**DATASET EXCERPT**
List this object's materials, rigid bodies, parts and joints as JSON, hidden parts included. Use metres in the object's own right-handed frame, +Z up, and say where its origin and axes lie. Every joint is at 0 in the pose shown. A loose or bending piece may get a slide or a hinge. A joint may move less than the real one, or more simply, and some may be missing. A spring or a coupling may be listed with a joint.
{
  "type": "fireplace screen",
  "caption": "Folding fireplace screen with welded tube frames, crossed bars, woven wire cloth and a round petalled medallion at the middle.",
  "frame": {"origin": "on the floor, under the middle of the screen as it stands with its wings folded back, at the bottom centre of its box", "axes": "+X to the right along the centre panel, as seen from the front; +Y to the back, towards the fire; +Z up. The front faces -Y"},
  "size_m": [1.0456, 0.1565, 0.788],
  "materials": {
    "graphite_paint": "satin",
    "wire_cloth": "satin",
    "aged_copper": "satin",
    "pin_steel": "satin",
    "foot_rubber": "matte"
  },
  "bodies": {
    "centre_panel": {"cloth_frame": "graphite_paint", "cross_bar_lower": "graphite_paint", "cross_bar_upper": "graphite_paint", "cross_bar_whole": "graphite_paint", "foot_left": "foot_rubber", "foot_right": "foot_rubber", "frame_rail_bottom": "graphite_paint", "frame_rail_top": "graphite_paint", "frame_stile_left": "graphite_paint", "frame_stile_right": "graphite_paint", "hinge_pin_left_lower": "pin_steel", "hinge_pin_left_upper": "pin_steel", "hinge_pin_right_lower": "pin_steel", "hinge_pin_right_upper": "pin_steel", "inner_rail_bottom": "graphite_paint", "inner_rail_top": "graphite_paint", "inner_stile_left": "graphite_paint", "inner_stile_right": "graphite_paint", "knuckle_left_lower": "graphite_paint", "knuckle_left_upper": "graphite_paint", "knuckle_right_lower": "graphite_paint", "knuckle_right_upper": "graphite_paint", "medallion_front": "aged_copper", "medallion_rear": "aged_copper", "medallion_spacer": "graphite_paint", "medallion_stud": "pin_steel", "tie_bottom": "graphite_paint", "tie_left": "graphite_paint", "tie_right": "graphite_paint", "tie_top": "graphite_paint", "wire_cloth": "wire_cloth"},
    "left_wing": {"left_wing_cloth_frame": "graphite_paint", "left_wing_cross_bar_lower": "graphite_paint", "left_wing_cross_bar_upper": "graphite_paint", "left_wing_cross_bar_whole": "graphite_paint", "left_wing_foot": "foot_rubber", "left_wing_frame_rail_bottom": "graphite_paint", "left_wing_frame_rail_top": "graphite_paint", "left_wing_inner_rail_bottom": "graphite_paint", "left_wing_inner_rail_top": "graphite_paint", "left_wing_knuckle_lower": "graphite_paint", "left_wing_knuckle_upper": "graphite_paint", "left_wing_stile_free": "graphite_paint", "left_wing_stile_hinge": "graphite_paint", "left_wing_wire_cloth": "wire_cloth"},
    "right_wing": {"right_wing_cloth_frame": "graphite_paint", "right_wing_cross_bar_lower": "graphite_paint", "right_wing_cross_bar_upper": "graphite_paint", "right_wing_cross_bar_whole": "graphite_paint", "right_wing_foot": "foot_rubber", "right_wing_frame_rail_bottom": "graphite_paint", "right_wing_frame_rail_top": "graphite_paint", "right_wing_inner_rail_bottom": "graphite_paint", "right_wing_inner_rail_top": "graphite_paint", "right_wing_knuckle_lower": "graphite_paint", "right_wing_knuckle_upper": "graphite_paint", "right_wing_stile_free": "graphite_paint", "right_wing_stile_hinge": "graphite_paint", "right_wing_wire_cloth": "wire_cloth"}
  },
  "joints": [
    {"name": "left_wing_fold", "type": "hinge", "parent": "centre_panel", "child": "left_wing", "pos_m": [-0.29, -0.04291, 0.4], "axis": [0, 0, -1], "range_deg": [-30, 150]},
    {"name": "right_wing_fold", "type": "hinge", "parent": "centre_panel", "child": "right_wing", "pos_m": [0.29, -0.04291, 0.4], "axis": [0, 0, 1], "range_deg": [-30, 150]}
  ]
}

**WORK TO BE COMPLETED**
Reproduce the material above, every line of it, exactly.

**SOLVED PROBLEM**
List this object's materials, rigid bodies, parts and joints as JSON, hidden parts included. Use metres in the object's own right-handed frame, +Z up, and say where its origin and axes lie. Every joint is at 0 in the pose shown. A loose or bending piece may get a slide or a hinge. A joint may move less than the real one, or more simply, and some may be missing. A spring or a coupling may be listed with a joint.
{
  "type": "fireplace screen",
  "caption": "Folding fireplace screen with welded tube frames, crossed bars, woven wire cloth and a round petalled medallion at the middle.",
  "frame": {"origin": "on the floor, under the middle of the screen as it stands with its wings folded back, at the bottom centre of its box", "axes": "+X to the right along the centre panel, as seen from the front; +Y to the back, towards the fire; +Z up. The front faces -Y"},
  "size_m": [1.0456, 0.1565, 0.788],
  "materials": {
    "graphite_paint": "satin",
    "wire_cloth": "satin",
    "aged_copper": "satin",
    "pin_steel": "satin",
    "foot_rubber": "matte"
  },
  "bodies": {
    "centre_panel": {"cloth_frame": "graphite_paint", "cross_bar_lower": "graphite_paint", "cross_bar_upper": "graphite_paint", "cross_bar_whole": "graphite_paint", "foot_left": "foot_rubber", "foot_right": "foot_rubber", "frame_rail_bottom": "graphite_paint", "frame_rail_top": "graphite_paint", "frame_stile_left": "graphite_paint", "frame_stile_right": "graphite_paint", "hinge_pin_left_lower": "pin_steel", "hinge_pin_left_upper": "pin_steel", "hinge_pin_right_lower": "pin_steel", "hinge_pin_right_upper": "pin_steel", "inner_rail_bottom": "graphite_paint", "inner_rail_top": "graphite_paint", "inner_stile_left": "graphite_paint", "inner_stile_right": "graphite_paint", "knuckle_left_lower": "graphite_paint", "knuckle_left_upper": "graphite_paint", "knuckle_right_lower": "graphite_paint", "knuckle_right_upper": "graphite_paint", "medallion_front": "aged_copper", "medallion_rear": "aged_copper", "medallion_spacer": "graphite_paint", "medallion_stud": "pin_steel", "tie_bottom": "graphite_paint", "tie_left": "graphite_paint", "tie_right": "graphite_paint", "tie_top": "graphite_paint", "wire_cloth": "wire_cloth"},
    "left_wing": {"left_wing_cloth_frame": "graphite_paint", "left_wing_cross_bar_lower": "graphite_paint", "left_wing_cross_bar_upper": "graphite_paint", "left_wing_cross_bar_whole": "graphite_paint", "left_wing_foot": "foot_rubber", "left_wing_frame_rail_bottom": "graphite_paint", "left_wing_frame_rail_top": "graphite_paint", "left_wing_inner_rail_bottom": "graphite_paint", "left_wing_inner_rail_top": "graphite_paint", "left_wing_knuckle_lower": "graphite_paint", "left_wing_knuckle_upper": "graphite_paint", "left_wing_stile_free": "graphite_paint", "left_wing_stile_hinge": "graphite_paint", "left_wing_wire_cloth": "wire_cloth"},
    "right_wing": {"right_wing_cloth_frame": "graphite_paint", "right_wing_cross_bar_lower": "graphite_paint", "right_wing_cross_bar_upper": "graphite_paint", "right_wing_cross_bar_whole": "graphite_paint", "right_wing_foot": "foot_rubber", "right_wing_frame_rail_bottom": "graphite_paint", "right_wing_frame_rail_top": "graphite_paint", "right_wing_inner_rail_bottom": "graphite_paint", "right_wing_inner_rail_top": "graphite_paint", "right_wing_knuckle_lower": "graphite_paint", "right_wing_knuckle_upper": "graphite_paint", "right_wing_stile_free": "graphite_paint", "right_wing_stile_hinge": "graphite_paint", "right_wing_wire_cloth": "wire_cloth"}
  },
  "joints": [
    {"name": "left_wing_fold", "type": "hinge", "parent": "centre_panel", "child": "left_wing", "pos_m": [-0.29, -0.04291, 0.4], "axis": [0, 0, -1], "range_deg": [-30, 150]},
    {"name": "right_wing_fold", "type": "hinge", "parent": "centre_panel", "child": "right_wing", "pos_m": [0.29, -0.04291, 0.4], "axis": [0, 0, 1], "range_deg": [-30, 150]}
  ]
}